DynaFLIP: 三モーダルダイナミクス誘導表現によるロボット知覚の再考

要旨

ロボット操作は、シーンの動作関連側面を保存する認識に決定的に依存する。しかし、ほとんどのロボット学習パイプラインは、静的認識または視覚言語アライメントのために事前学習された視覚エンコーダに基づいて構築されており、動作理解は下流のポリシーに委ねられている。本稿では、動作理解を認識段階へと組み込む、ダイナミクスを考慮したマルチモーダル事前学習フレームワークDynaFLIPを提案する。異種の人間およびロボットのビデオから画像・言語・3Dフローのトリプレットを構築し、これらを訓練時の教師信号として用いて画像のみのエンコーダを形成する。核となるアイデアは、三つのモダリティが共有超球面空間内で小さな単体体積を張るように促すことである（単体体積が小さいほど強いアライメントを示す）。単純な体積最小化の幾何学的曖昧性と自明な崩壊を避けるため、単体体積最小化をコサイン正則化項および対照的目的関数と組み合わせる。分析により、DynaFLIPは操作に重要な制御関連領域に焦点を当てていることが示される。得られたダイナミクスを考慮した表現は再利用可能な視覚バックボーンとして機能し、VLAを含む多様な下流ポリシーにおいて一貫してベースラインを上回る。このことは、シミュレーションおよび実世界の多様なセットアップで検証されており、分布外シナリオでは最大+22.5%の改善が達成されている。
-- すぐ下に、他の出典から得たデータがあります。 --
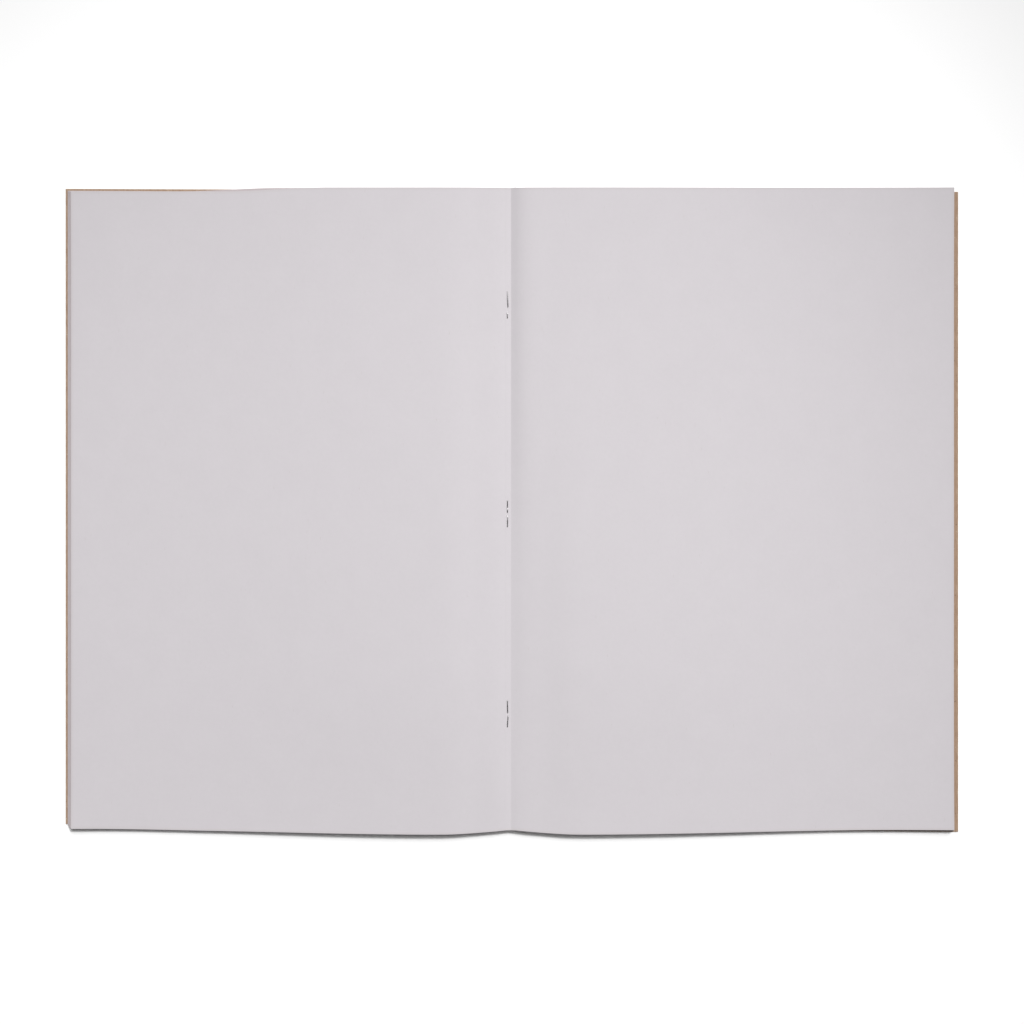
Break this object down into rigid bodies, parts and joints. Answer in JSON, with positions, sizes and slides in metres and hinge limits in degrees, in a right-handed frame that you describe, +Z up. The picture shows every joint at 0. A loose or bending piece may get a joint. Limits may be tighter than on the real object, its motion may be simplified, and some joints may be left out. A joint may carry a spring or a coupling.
{
  "type": "saddle-stitched sketchbook",
  "caption": "Soft-cover portrait sketchbook lying open at its centre spread: blank white drawing leaves that turn, kraft card cover, wire staples through the fold.",
  "frame": {"origin": "the point of the table under the crease, midway between the head and the tail of the open book", "axes": "+X towards the right-hand (back cover) side, +Y along the fold towards the head of the pages, +Z up from the table"},
  "size_m": [0.417, 0.297, 0.0056],
  "materials": {
    "drawing_paper": "matte, fine tooth",
    "cover_card": "matte kraft, flecked fibre",
    "staple_wire": "zinc-plated wire"
  },
  "bodies": {
    "spine": {"cover_spine": "cover_card", "sheet_01_fold": "drawing_paper", "sheet_02_fold": "drawing_paper", "sheet_03_fold": "drawing_paper", "sheet_04_fold": "drawing_paper", "sheet_05_fold": "drawing_paper", "sheet_06_fold": "drawing_paper", "sheet_07_fold": "drawing_paper", "sheet_08_fold": "drawing_paper", "sheet_09_fold": "drawing_paper", "sheet_10_fold": "drawing_paper", "staple_head": "staple_wire", "staple_middle": "staple_wire", "staple_tail": "staple_wire"},
    "front_cover": {"front_cover": "cover_card"},
    "back_cover": {"back_cover": "cover_card"},
    "left_leaf_10": {"left_leaf_10": "drawing_paper"},
    "left_leaf_09": {"left_leaf_09": "drawing_paper"},
    "left_leaf_08": {"left_leaf_08": "drawing_paper"},
    "left_leaf_07": {"left_leaf_07": "drawing_paper"},
    "left_leaf_06": {"left_leaf_06": "drawing_paper"},
    "left_leaf_05": {"left_leaf_05": "drawing_paper"},
    "left_leaf_04": {"left_leaf_04": "drawing_paper"},
    "left_leaf_03": {"left_leaf_03": "drawing_paper"},
    "left_leaf_02": {"left_leaf_02": "drawing_paper"},
    "left_leaf_01": {"left_leaf_01": "drawing_paper"},
    "right_leaf_10": {"right_leaf_10": "drawing_paper"},
    "right_leaf_09": {"right_leaf_09": "drawing_paper"},
    "right_leaf_08": {"right_leaf_08": "drawing_paper"},
    "right_leaf_07": {"right_leaf_07": "drawing_paper"},
    "right_leaf_06": {"right_leaf_06": "drawing_paper"},
    "right_leaf_05": {"right_leaf_05": "drawing_paper"},
    "right_leaf_04": {"right_leaf_04": "drawing_paper"},
    "right_leaf_03": {"right_leaf_03": "drawing_paper"},
    "right_leaf_02": {"right_leaf_02": "drawing_paper"},
    "right_leaf_01": {"right_leaf_01": "drawing_paper"}
  },
  "joints": [
    {"name": "front_cover_turn", "type": "hinge", "parent": "spine", "child": "front_cover", "pos_m": [0, 0, 0.0058], "axis": [0, 1, 0], "range_deg": [0, 179.99]},
    {"name": "left_leaf_10_turn", "type": "hinge", "parent": "front_cover", "child": "left_leaf_10", "pos_m": [0, 0, 0.0058], "axis": [0, 1, 0], "range_deg": [0, 179.99]},
    {"name": "left_leaf_09_turn", "type": "hinge", "parent": "left_leaf_10", "child": "left_leaf_09", "pos_m": [0, 0, 0.0058], "axis": [0, 1, 0], "range_deg": [0, 179.99]},
    {"name": "left_leaf_08_turn", "type": "hinge", "parent": "left_leaf_09", "child": "left_leaf_08", "pos_m": [0, 0, 0.0058], "axis": [0, 1, 0], "range_deg": [0, 179.99]},
    {"name": "left_leaf_07_turn", "type": "hinge", "parent": "left_leaf_08", "child": "left_leaf_07", "pos_m": [0, 0, 0.0058], "axis": [0, 1, 0], "range_deg": [0, 179.99]},
    {"name": "left_leaf_06_turn", "type": "hinge", "parent": "left_leaf_07", "child": "left_leaf_06", "pos_m": [0, 0, 0.0058], "axis": [0, 1, 0], "range_deg": [0, 179.99]},
    {"name": "left_leaf_05_turn", "type": "hinge", "parent": "left_leaf_06", "child": "left_leaf_05", "pos_m": [0, 0, 0.0058], "axis": [0, 1, 0], "range_deg": [0, 179.99]},
    {"name": "left_leaf_04_turn", "type": "hinge", "parent": "left_leaf_05", "child": "left_leaf_04", "pos_m": [0, 0, 0.0058], "axis": [0, 1, 0], "range_deg": [0, 179.99]},
    {"name": "left_leaf_03_turn", "type": "hinge", "parent": "left_leaf_04", "child": "left_leaf_03", "pos_m": [0, 0, 0.0058], "axis": [0, 1, 0], "range_deg": [0, 179.99]},
    {"name": "left_leaf_02_turn", "type": "hinge", "parent": "left_leaf_03", "child": "left_leaf_02", "pos_m": [0, 0, 0.0058], "axis": [0, 1, 0], "range_deg": [0, 179.99]},
    {"name": "left_leaf_01_turn", "type": "hinge", "parent": "left_leaf_02", "child": "left_leaf_01", "pos_m": [0, 0, 0.0058], "axis": [0, 1, 0], "range_deg": [0, 179.99]},
    {"name": "back_cover_turn", "type": "hinge", "parent": "spine", "child": "back_cover", "pos_m": [0, 0, 0.0058], "axis": [0, -1, 0], "range_deg": [0, 179.99]},
    {"name": "right_leaf_10_turn", "type": "hinge", "parent": "back_cover", "child": "right_leaf_10", "pos_m": [0, 0, 0.0058], "axis": [0, -1, 0], "range_deg": [0, 179.99]},
    {"name": "right_leaf_09_turn", "type": "hinge", "parent": "right_leaf_10", "child": "right_leaf_09", "pos_m": [0, 0, 0.0058], "axis": [0, -1, 0], "range_deg": [0, 179.99]},
    {"name": "right_leaf_08_turn", "type": "hinge", "parent": "right_leaf_09", "child": "right_leaf_08", "pos_m": [0, 0, 0.0058], "axis": [0, -1, 0], "range_deg": [0, 179.99]},
    {"name": "right_leaf_07_turn", "type": "hinge", "parent": "right_leaf_08", "child": "right_leaf_07", "pos_m": [0, 0, 0.0058], "axis": [0, -1, 0], "range_deg": [0, 179.99]},
    {"name": "right_leaf_06_turn", "type": "hinge", "parent": "right_leaf_07", "child": "right_leaf_06", "pos_m": [0, 0, 0.0058], "axis": [0, -1, 0], "range_deg": [0, 179.99]},
    {"name": "right_leaf_05_turn", "type": "hinge", "parent": "right_leaf_06", "child": "right_leaf_05", "pos_m": [0, 0, 0.0058], "axis": [0, -1, 0], "range_deg": [0, 179.99]},
    {"name": "right_leaf_04_turn", "type": "hinge", "parent": "right_leaf_05", "child": "right_leaf_04", "pos_m": [0, 0, 0.0058], "axis": [0, -1, 0], "range_deg": [0, 179.99]},
    {"name": "right_leaf_03_turn", "type": "hinge", "parent": "right_leaf_04", "child": "right_leaf_03", "pos_m": [0, 0, 0.0058], "axis": [0, -1, 0], "range_deg": [0, 179.99]},
    {"name": "right_leaf_02_turn", "type": "hinge", "parent": "right_leaf_03", "child": "right_leaf_02", "pos_m": [0, 0, 0.0058], "axis": [0, -1, 0], "range_deg": [0, 179.99]},
    {"name": "right_leaf_01_turn", "type": "hinge", "parent": "right_leaf_02", "child": "right_leaf_01", "pos_m": [0, 0, 0.0058], "axis": [0, -1, 0], "range_deg": [0, 179.99]}
  ]
}
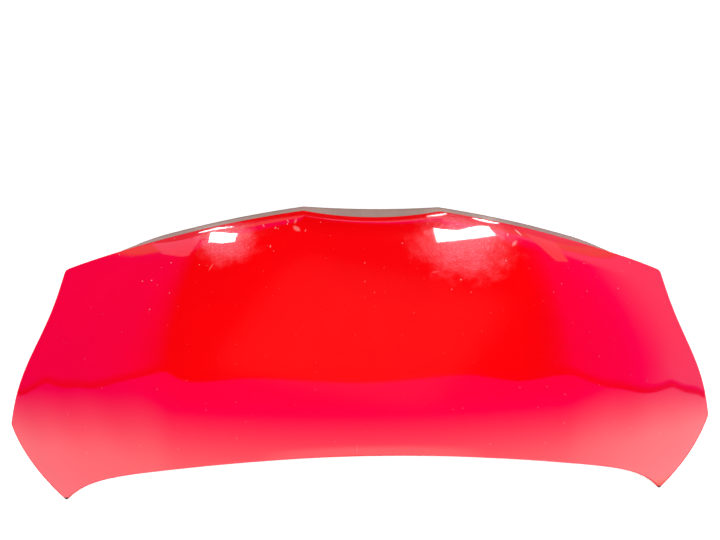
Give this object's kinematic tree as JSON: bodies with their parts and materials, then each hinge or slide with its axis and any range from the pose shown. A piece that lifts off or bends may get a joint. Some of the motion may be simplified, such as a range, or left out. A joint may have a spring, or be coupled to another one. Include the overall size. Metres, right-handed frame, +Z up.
{
  "type": "car bonnet",
  "caption": "Pressed steel car bonnet in glossy red paint with two raised character lines, an inner frame, hinge pads, a striker loop and rubber stops.",
  "frame": {"origin": "middle of the bounding box in plan, at the lowest point of the skin, where the panel rests outer face up", "axes": "+X across the car to the right of the picture, +Y forward to the nose, +Z up out of the outer face"},
  "size_m": [1.41, 0.578, 0.1167],
  "materials": {
    "skin_paint": "gloss clear coat over red, lightly scratched and stone chipped",
    "frame_primer": "satin grey-brown primer",
    "zinc_steel": "dull zinc plate",
    "rubber": "matt moulded rubber",
    "mastic": "dull expanded mastic"
  },
  "bodies": {
    "root": {"outer_skin": "skin_paint", "inner_frame": "frame_primer", "hinge_reinforcement_left": "zinc_steel", "hinge_weld_nut_left_1": "zinc_steel", "hinge_weld_nut_left_2": "zinc_steel", "hinge_reinforcement_right": "zinc_steel", "hinge_weld_nut_right_1": "zinc_steel", "hinge_weld_nut_right_2": "zinc_steel", "latch_reinforcement": "zinc_steel", "striker_plate": "zinc_steel", "striker_loop": "zinc_steel", "striker_weld_nut_left": "zinc_steel", "striker_bolt_left": "zinc_steel", "striker_weld_nut_right": "zinc_steel", "striker_bolt_right": "zinc_steel", "front_bump_stop_left": "rubber", "rear_bump_stop_left": "rubber", "blanking_plug_left_1": "rubber", "blanking_plug_left_2": "rubber", "front_bump_stop_right": "rubber", "rear_bump_stop_right": "rubber", "blanking_plug_right_1": "rubber", "blanking_plug_right_2": "rubber", "prop_rod_grommet": "rubber", "mastic_inner_left_1": "mastic", "mastic_inner_left_2": "mastic", "mastic_inner_right_1": "mastic", "mastic_inner_right_2": "mastic", "mastic_outer_left_1": "mastic", "mastic_outer_left_2": "mastic", "mastic_outer_right_1": "mastic", "mastic_outer_right_2": "mastic"}
  },
  "joints": []
}
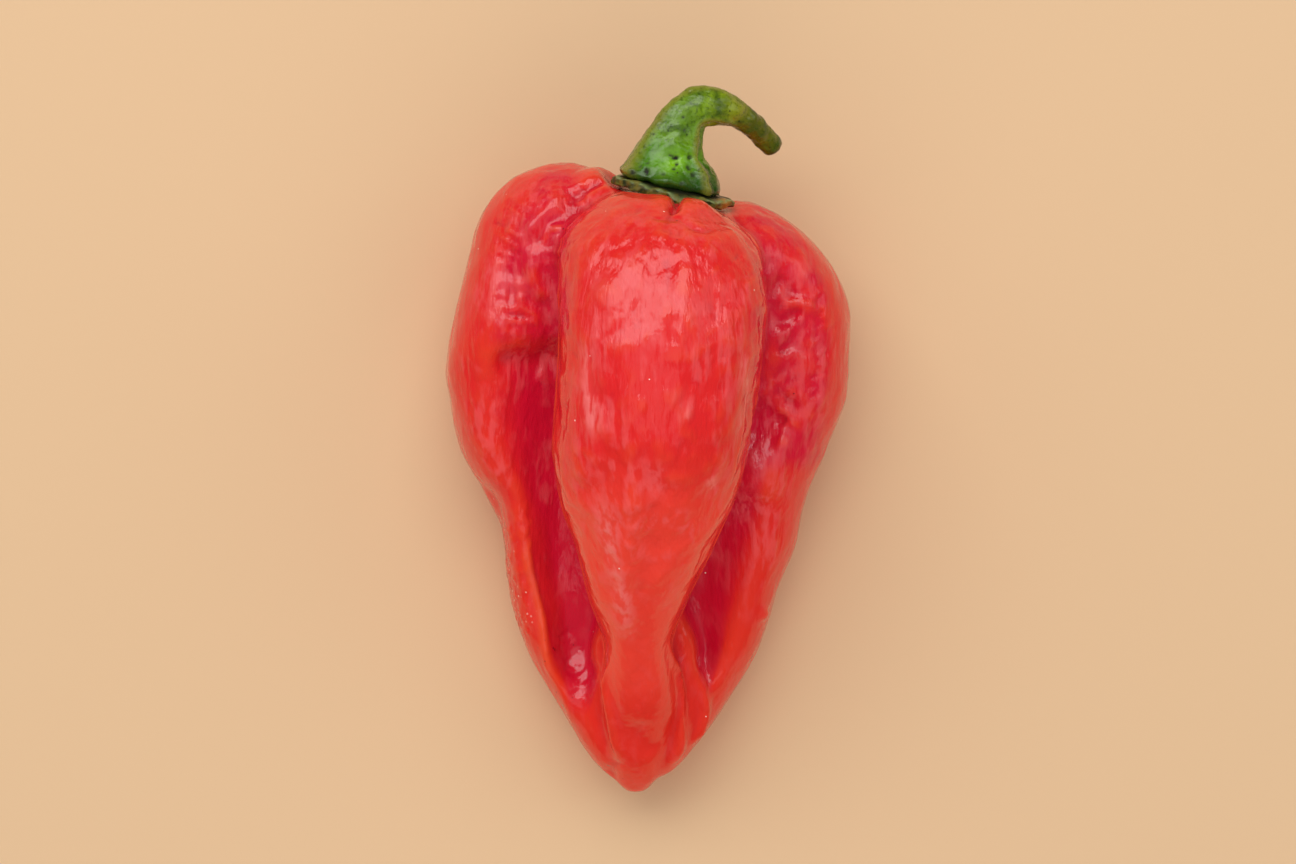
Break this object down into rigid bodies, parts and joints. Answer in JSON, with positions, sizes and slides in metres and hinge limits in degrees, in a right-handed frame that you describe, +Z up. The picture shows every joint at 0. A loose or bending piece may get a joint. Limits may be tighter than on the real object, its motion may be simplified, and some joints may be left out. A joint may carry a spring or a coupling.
{
  "type": "chilli pepper",
  "caption": "Ripe red lantern-shaped chilli pepper with deep lobes, picked with its curled green stalk and lying on its side.",
  "frame": {"origin": "on the surface that the pepper lies on, under the middle of its outline", "axes": "+Z up from the surface, +Y from the tip of the pod towards its stalk, +X across the pod to the right when looked at from above with the stalk away from the viewer"},
  "size_m": [0.0374, 0.0643, 0.0309],
  "materials": {
    "pod_skin": "waxy satin-gloss ripe red skin, crimson in the furrows, orange-red on the ridges",
    "calyx_rim": "dull olive green, drying to amber at the rim",
    "stalk": "satin ribbed green, brighter at the foot and olive towards the cut end"
  },
  "bodies": {
    "root": {"pod": "pod_skin", "calyx": "calyx_rim", "stem": "stalk"}
  },
  "joints": []
}
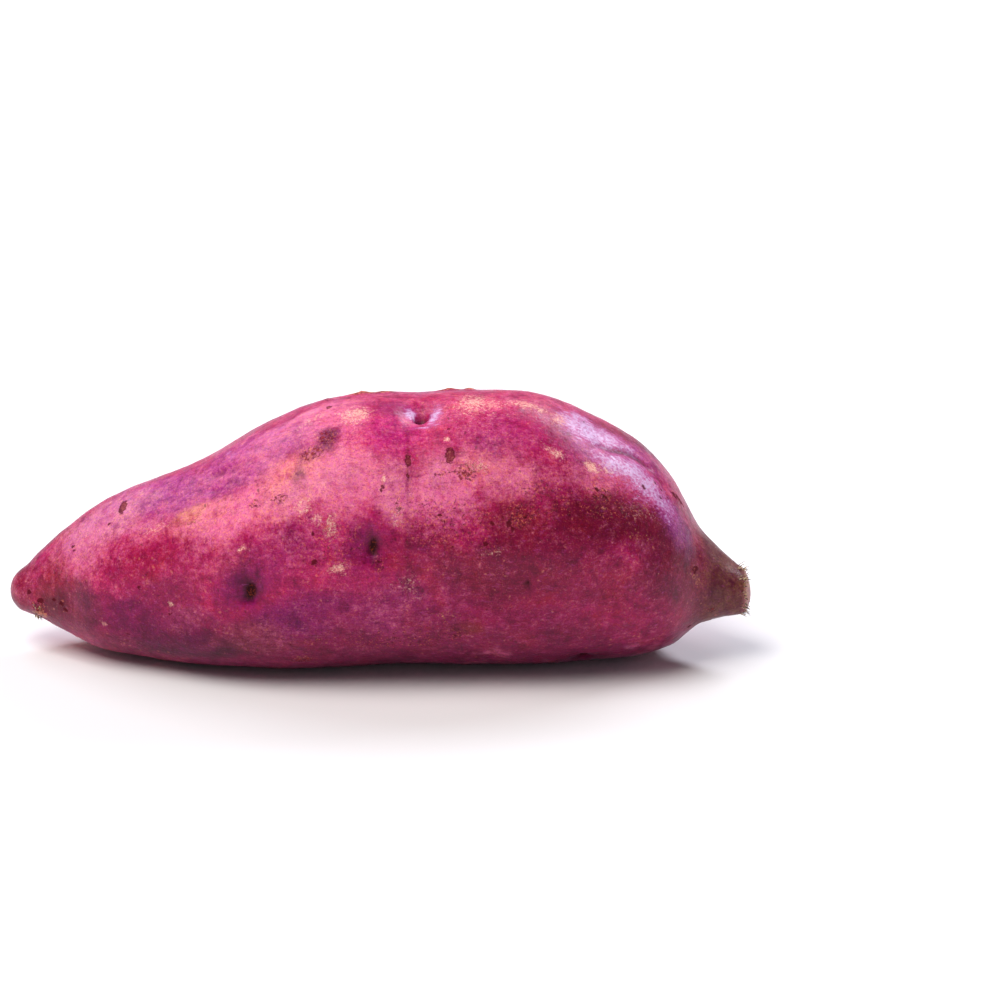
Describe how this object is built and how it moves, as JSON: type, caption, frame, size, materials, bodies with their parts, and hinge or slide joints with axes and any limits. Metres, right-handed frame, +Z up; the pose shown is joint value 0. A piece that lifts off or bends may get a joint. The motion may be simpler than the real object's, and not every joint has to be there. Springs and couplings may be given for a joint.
{
  "type": "sweet potato",
  "caption": "Whole raw sweet potato in purple-pink skin: a tapered root, fuller past its middle, with a thin root tip and a blunt stem end, lying on its belly.",
  "frame": {"origin": "middle of the bounding box in X and Y, on the table that the root lies on", "axes": "+X along the root from its thin tip to its stem end, +Z up, -Y towards the picture's camera"},
  "size_m": [0.186, 0.0672, 0.0692],
  "materials": {
    "skin": "satin"
  },
  "bodies": {
    "root": {"sweet_potato": "skin"}
  },
  "joints": []
}
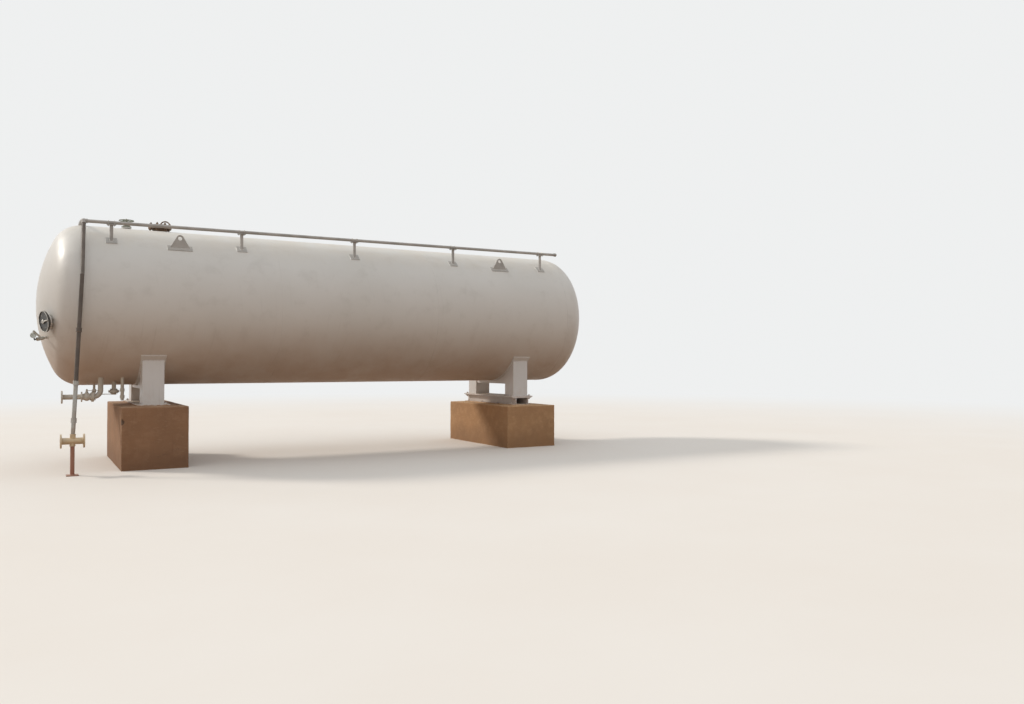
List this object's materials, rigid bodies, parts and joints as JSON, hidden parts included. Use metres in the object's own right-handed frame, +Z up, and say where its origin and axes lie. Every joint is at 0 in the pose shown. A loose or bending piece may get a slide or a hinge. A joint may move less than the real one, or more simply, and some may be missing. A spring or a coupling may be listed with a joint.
{
  "type": "horizontal pressure tank",
  "caption": "Long white horizontal pressure tank with rounded ends, standing on box legs and plastered pedestals, with spray pipes, lifting lugs, gauges and bottom outlets.",
  "frame": {"origin": "middle of the left pedestal's underside, on the ground, under the vessel's axis", "axes": "+X along the vessel from the gauge end to the plain end, +Y to the back, +Z up"},
  "size_m": [9.3704, 2.5948, 3.78],
  "materials": {
    "vessel_paint": "semi-gloss off-white paint with a film of dust",
    "support_paint": "semi-gloss white paint",
    "cement_plaster": "unpainted cement plaster over masonry, matt and dusty",
    "galvanised_pipe": "dull galvanised steel",
    "dark_pipe": "weathered dark paint",
    "cream_pipe": "cream paint",
    "red_pipe": "faded red-brown paint",
    "rusty_fitting": "brown rust bloom on steel",
    "valve_paint": "grey-green paint",
    "gauge_black": "black enamel",
    "valve_steel": "light grey paint, worn"
  },
  "bodies": {
    "root": {"left_shell_course": "vessel_paint", "middle_shell_course": "vessel_paint", "right_shell_course": "vessel_paint", "left_head": "vessel_paint", "right_head": "vessel_paint", "left_wear_plate": "support_paint", "right_wear_plate": "support_paint", "left_cradle": "support_paint", "right_cradle": "support_paint", "left_front_leg": "support_paint", "left_back_leg": "support_paint", "right_front_leg": "support_paint", "right_back_leg": "support_paint", "left_base_plate": "support_paint", "right_base_plate": "support_paint", "slide_beam": "support_paint", "left_pedestal": "cement_plaster", "right_pedestal": "cement_plaster", "front_header": "galvanised_pipe", "back_header": "galvanised_pipe", "crossover_pipe": "galvanised_pipe", "front_posts": "galvanised_pipe", "back_posts": "galvanised_pipe", "upper_riser": "dark_pipe", "lower_riser": "galvanised_pipe", "main_tee": "cream_pipe", "riser_foot": "red_pipe", "front_lugs": "vessel_paint", "back_lugs": "vessel_paint", "top_nozzle": "rusty_fitting", "top_cover": "rusty_fitting", "vapour_nozzle": "vessel_paint", "vapour_valve": "valve_paint", "level_gauge_nozzle": "vessel_paint", "level_gauge": "gauge_black", "gauge_valve": "valve_steel", "pressure_gauge": "gauge_black", "liquid_outlet": "vessel_paint", "outlet_valve": "valve_steel", "drain_cock": "valve_steel", "return_nozzle": "vessel_paint", "purge_nozzle": "vessel_paint"}
  },
  "joints": []
}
我々の結果は、視覚表現が存在するものだけでなく、行動によって世界がどのように変化するかを符号化するように訓練されるとき、ロボットの汎化性能が向上することを示唆している。

English

Robot manipulation critically depends on perception that preserves the action-relevant aspects of a scene. Yet most robot learning pipelines are built upon visual encoders pre-trained for static recognition or vision-language alignment, leaving motion understanding to downstream policies. We introduce DynaFLIP, a dynamics-aware multimodal pre-training framework that pushes motion understanding upstream into perception. We construct image-language-3D flow triplets from heterogeneous human and robot videos, and use these triplets as training-time supervision to shape an image-only encoder. Our key idea is to encourage the three modalities to span a small simplex volume in the shared hyperspherical space -- a smaller simplex volume indicating stronger alignment. To avoid the geometric ambiguity and trivial collapse of naive volume minimization, we combine simplex-volume minimization with a cosine regularizer and a contrastive objective. Our analyses show that DynaFLIP focuses on control-relevant regions critical for manipulation. The resulting dynamics-aware representations serve as reusable visual backbones and consistently outperform baselines across diverse downstream policies, including VLAs. We validate this across diverse simulation and real-world setups, with gains reaching +22.5% under out-of-distribution scenarios. Our results suggest that robot generalization improves when visual representations are trained to encode not just what is present, but how the world changes under action.